#### DATA EXTRACT
++++
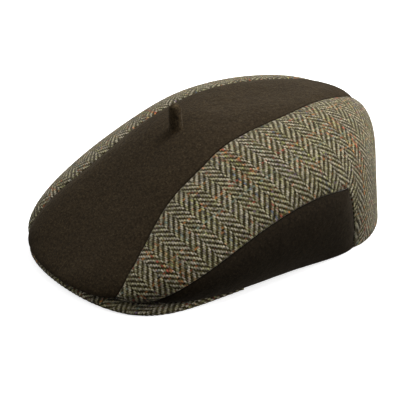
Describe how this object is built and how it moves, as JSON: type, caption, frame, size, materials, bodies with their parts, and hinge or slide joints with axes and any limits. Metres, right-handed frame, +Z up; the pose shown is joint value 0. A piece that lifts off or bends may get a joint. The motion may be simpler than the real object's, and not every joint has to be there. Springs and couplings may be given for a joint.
{
  "type": "flat cap",
  "caption": "Flat cap of dark felt and herringbone tweed panels, with a short stiff peak and a felt stem on the crown.",
  "frame": {"origin": "centre of the cap's box, on the surface it rests on", "axes": "+Z up, the peak points along -Y, the wearer's left side is +X"},
  "size_m": [0.1914, 0.2632, 0.1083],
  "materials": {
    "felt": "matt felted wool",
    "tweed": "matt herringbone wool"
  },
  "bodies": {
    "root": {"top_panel": "felt", "side_panel_left": "tweed", "side_panel_right": "tweed", "ear_panel_left": "felt", "ear_panel_right": "felt", "peak": "tweed", "stem": "felt"}
  },
  "joints": []
}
++++
#### DESCRIPTION OF THE TASK
Give an exact repetition of all the material.

#### FINAL ANSWER
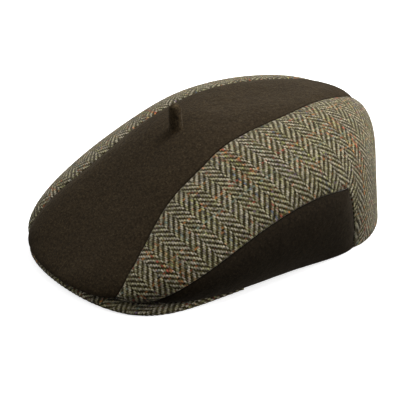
Describe how this object is built and how it moves, as JSON: type, caption, frame, size, materials, bodies with their parts, and hinge or slide joints with axes and any limits. Metres, right-handed frame, +Z up; the pose shown is joint value 0. A piece that lifts off or bends may get a joint. The motion may be simpler than the real object's, and not every joint has to be there. Springs and couplings may be given for a joint.
{
  "type": "flat cap",
  "caption": "Flat cap of dark felt and herringbone tweed panels, with a short stiff peak and a felt stem on the crown.",
  "frame": {"origin": "centre of the cap's box, on the surface it rests on", "axes": "+Z up, the peak points along -Y, the wearer's left side is +X"},
  "size_m": [0.1914, 0.2632, 0.1083],
  "materials": {
    "felt": "matt felted wool",
    "tweed": "matt herringbone wool"
  },
  "bodies": {
    "root": {"top_panel": "felt", "side_panel_left": "tweed", "side_panel_right": "tweed", "ear_panel_left": "felt", "ear_panel_right": "felt", "peak": "tweed", "stem": "felt"}
  },
  "joints": []
}